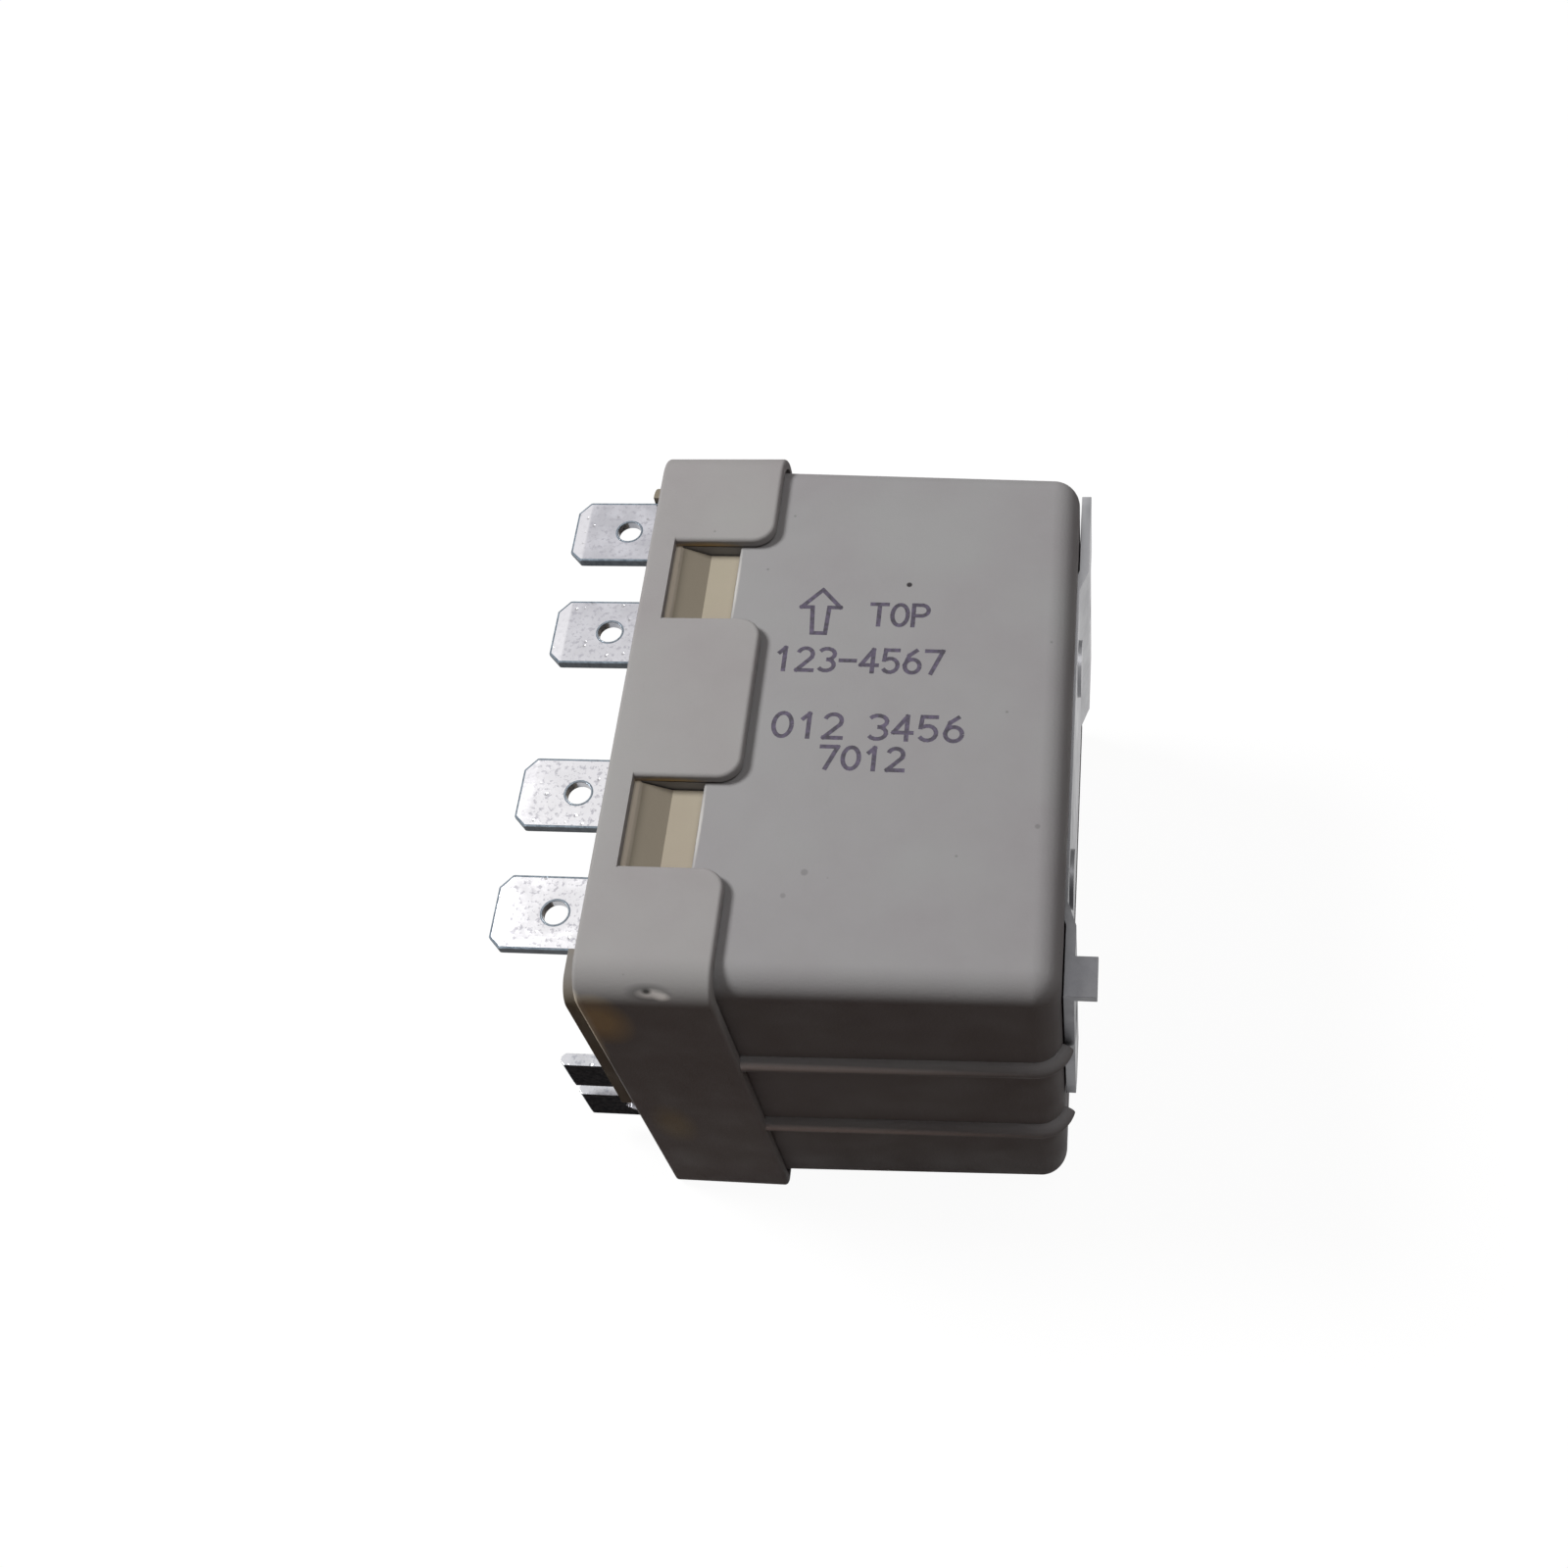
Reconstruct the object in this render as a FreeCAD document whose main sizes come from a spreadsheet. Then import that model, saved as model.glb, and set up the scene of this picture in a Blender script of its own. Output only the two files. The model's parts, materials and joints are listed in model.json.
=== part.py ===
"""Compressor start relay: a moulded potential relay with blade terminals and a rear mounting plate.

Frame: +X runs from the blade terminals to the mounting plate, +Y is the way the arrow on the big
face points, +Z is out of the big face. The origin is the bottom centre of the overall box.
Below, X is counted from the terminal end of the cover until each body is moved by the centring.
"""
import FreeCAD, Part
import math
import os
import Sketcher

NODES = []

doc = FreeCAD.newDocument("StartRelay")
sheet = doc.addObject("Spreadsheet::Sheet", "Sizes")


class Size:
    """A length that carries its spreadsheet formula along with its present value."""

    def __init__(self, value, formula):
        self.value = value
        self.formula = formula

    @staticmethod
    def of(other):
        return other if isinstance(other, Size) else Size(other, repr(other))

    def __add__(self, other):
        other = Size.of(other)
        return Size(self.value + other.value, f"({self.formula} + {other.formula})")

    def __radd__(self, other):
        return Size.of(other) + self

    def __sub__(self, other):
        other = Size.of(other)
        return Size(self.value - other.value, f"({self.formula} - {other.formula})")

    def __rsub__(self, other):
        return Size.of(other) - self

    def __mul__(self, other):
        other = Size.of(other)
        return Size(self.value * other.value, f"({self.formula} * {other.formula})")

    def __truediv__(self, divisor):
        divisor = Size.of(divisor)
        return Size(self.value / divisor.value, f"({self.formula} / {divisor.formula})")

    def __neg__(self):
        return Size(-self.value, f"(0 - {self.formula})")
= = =
In this exercise, copy only the lines from the opening line of the material through the line where "return Size(self.value *" appears.

## RESULT
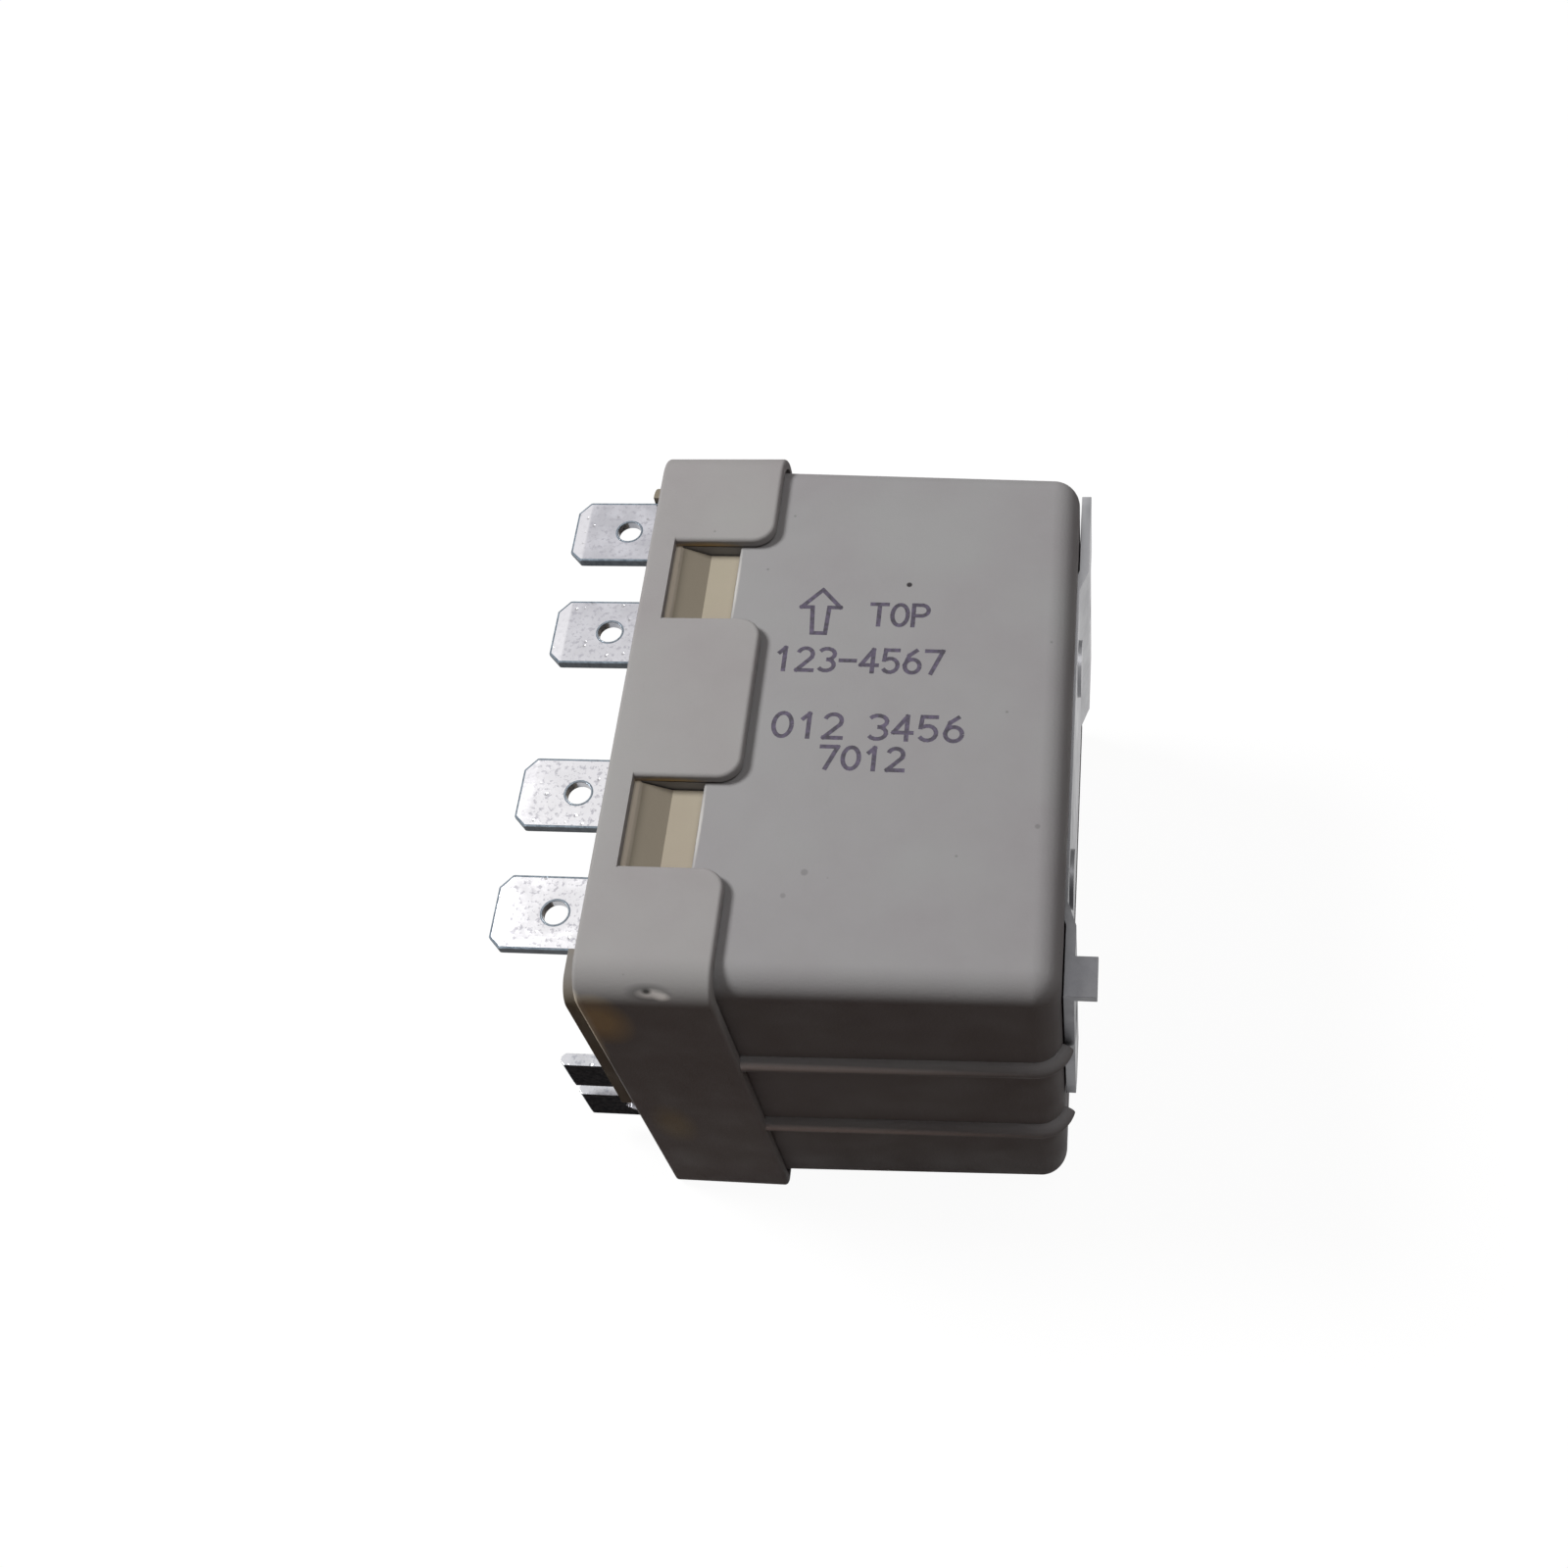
Reconstruct the object in this render as a FreeCAD document whose main sizes come from a spreadsheet. Then import that model, saved as model.glb, and set up the scene of this picture in a Blender script of its own. Output only the two files. The model's parts, materials and joints are listed in model.json.
=== part.py ===
"""Compressor start relay: a moulded potential relay with blade terminals and a rear mounting plate.

Frame: +X runs from the blade terminals to the mounting plate, +Y is the way the arrow on the big
face points, +Z is out of the big face. The origin is the bottom centre of the overall box.
Below, X is counted from the terminal end of the cover until each body is moved by the centring.
"""
import FreeCAD, Part
import math
import os
import Sketcher

NODES = []

doc = FreeCAD.newDocument("StartRelay")
sheet = doc.addObject("Spreadsheet::Sheet", "Sizes")


class Size:
    """A length that carries its spreadsheet formula along with its present value."""

    def __init__(self, value, formula):
        self.value = value
        self.formula = formula

    @staticmethod
    def of(other):
        return other if isinstance(other, Size) else Size(other, repr(other))

    def __add__(self, other):
        other = Size.of(other)
        return Size(self.value + other.value, f"({self.formula} + {other.formula})")

    def __radd__(self, other):
        return Size.of(other) + self

    def __sub__(self, other):
        other = Size.of(other)
        return Size(self.value - other.value, f"({self.formula} - {other.formula})")

    def __rsub__(self, other):
        return Size.of(other) - self

    def __mul__(self, other):
        other = Size.of(other)
        return Size(self.value * other.value, f"({self.formula} * {other.formula})")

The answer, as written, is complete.